P2. This is what it means if you find a “bleach” spot on your underwear

HT6. This is what it means if you find a “bleach” spot on your underwear
The internet – and the limitless wealth of information it provides – is an immeasurably useful tool for more reasons than anyone can list.
Yet though there’s seemingly no end to the advantages it brings to our daily lives, it’s perhaps the fact that it’s a bottomless well of shared knowledge that makes it arguably the greatest invention of recent centuries.

There is no topic that you can’t read up on, no answer that’s beyond your reach if you know where to look. Mysteries that would have remained elusive in all the decades up to now can be solved quite literally with a few clicks of a mouse, a few stabs at a keyboard.

Over the years we’ve seen many old myths debunked online, just as we’ve seen life-hacks and helpful hints become common knowledge, whereas once they would have been wisdoms held by only a small few.

Have you ever wondered, for example, why your underwear ends up looking like it’s been stained by a bleach spot? If you have, you’re apparently not alone, with the question being posed online by women seeking answers.

And answers they found. As it turns out, said patches of coloring have absolutely nothing to do with your machine (as some have speculated).

No, reports claim that the actual cause of these “bleach” patches is a result of the natural pH levels of the vagina.

Now, before we go further, let us stress that this is nothing to be concerned about. Rather, finding the aforementioned patches on your underwear is a healthy sign. As we know, pH levels determine the acidity or alkalinity of a given liquid or substance, and according to one helpful post on Twitter:

“Now that everyone is aware, it’s completely normal to discover lighter patches in a woman’s underwear or knickers due to the acidic nature of the vagina, with a pH range of 3.8-4.5. So, I suppose it’s time to abandon the notion of it being a result of poor hygiene. In fact, a healthy vagina is one that can bleach the fabric.“

Dr. Vanessa MacKay, with the Royal College of Obstetricians and Gynaecologists, explains: “The vagina has a self-cleaning mechanism through natural secretions. It contains beneficial bacteria that serve to protect it.”

As per the National Institutes of Health, the usual vaginal pH ranges between 3.8 and 5.0, making it moderately acidic in relation to the naturally neutral pH level of 7.

Dr. MacKay adds that it’s perfectly normal and healthy for women to have clear or white discharge from their vagina, while disturbing the natural balance can lead to infections.


Great question. The more natural the fibres are the easier it is for them to bleach. Like Rosaseven period underwear, which is made entirely from natural fibres, the acidity in your discharge can bleach the fibres more easily, as opposed to the synthetic fibres of some underwear & period underwear brands, which don’t bleach easily or at all depending on the fibre content.

Bleaching is also more likely to be noticeable on your darker underwear than your lighter pairs which may still be bleaching; it’s just not as easy to spot.


Now, whilst remembering that the bleaching that can happen is completely normal and healthy, it’s understandable that we may not want our underwear to stain this way, especially on those darker colours.

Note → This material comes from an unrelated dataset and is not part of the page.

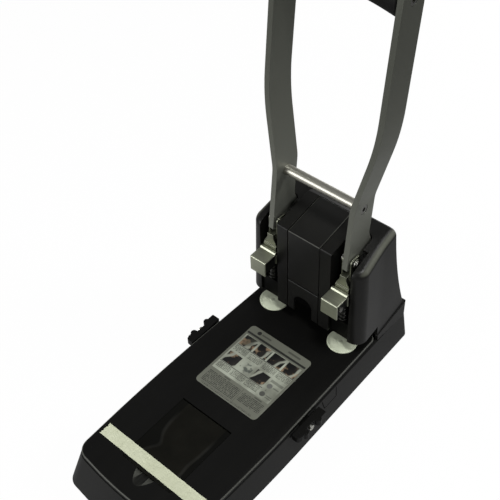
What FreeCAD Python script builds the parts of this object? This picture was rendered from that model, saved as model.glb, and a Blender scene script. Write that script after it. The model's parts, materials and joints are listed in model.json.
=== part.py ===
import FreeCAD, Part
import math
import os

# Heavy-duty two-hole lever punch with a long two-arm handle.
# Millimetres. The model is drawn about the middle of the hole line on the deck's top face
# (X to the operator's right, Y to the back, Z up) and is shifted at export, so that the
# origin of the files is the middle of the footprint, at the floor.

V = FreeCAD.Vector
X_AXIS = V(1, 0, 0)
Y_AXIS = V(0, 1, 0)
Z_AXIS = V(0, 0, 1)
BIG = 500.0                     # reach of cutting tools that run right through

# ---- driving dimensions ---------------------------------------------------------------
HOLE_SPACING = 80.0             # centre to centre of the two holes
EDGE_DISTANCE = 12.0            # hole centre to the paper's edge, at the stop
HOLE_RADIUS = 3.0
THROAT = 14.0                   # paper gap between deck and upper jaw
FIT = 0.05                      # radial clearance of a running fit
GAP = 0.3                       # clearance between pieces that move past each other
SEAT = 0.02                     # clearance between pieces that rest on each other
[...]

If you notice that you are producing more discharge around certain times of the month, you could try wearing period underwear at that time. This absorbs the discharge more than your regular lingerie and is more comfortable for you anyway, as well as then keeping your fancy panties less in contact with your heavier days of discharge.

Equally you can also rinse your underwear right after wearing it before it goes in the wash, removing most of the discharge; because if after you’ve taken them off, they sit in your laundry basket until your next load, then it’s more likely to develop the bleaching stains due to oxidation.



You are not alone in wondering this, as more information is becoming available, and people are starting to talk more openly about the vagina and anatomy, it appears it’s a gap in people’s education that needs correcting. Women of all ages are either seeing it for the first time as their discharge is changing through their reproductive years or having worn synthetic underwear for many years, they’re now seeing bleaching on natural fibre underwear for the first time.


“In a world where vaginas aren’t talked about much, it’s no surprise nobody passes on this information in school or at home, because many educators, parents and even healthcare professionals don’t know these facts either,” Zoe Williams of the Vagina Museum said.

“The gynaecological anatomy is overlooked regularly, in research as much as society. For example, the first detailed anatomical study of the internal clitoris – an organ which is 10cm long! – wasn’t published until 1998. People at all levels don’t talk about vaginas and vulvas, due to a climate of shame and stigma. This means people can’t gain a full understanding of their own anatomy and allows myths and misconceptions to flourish.”


So, now that you do know that it’s completely normal and a sign of a good & healthy vagina, you don’t need to worry, and we can keep on talking about our bodies and further educating generations to come.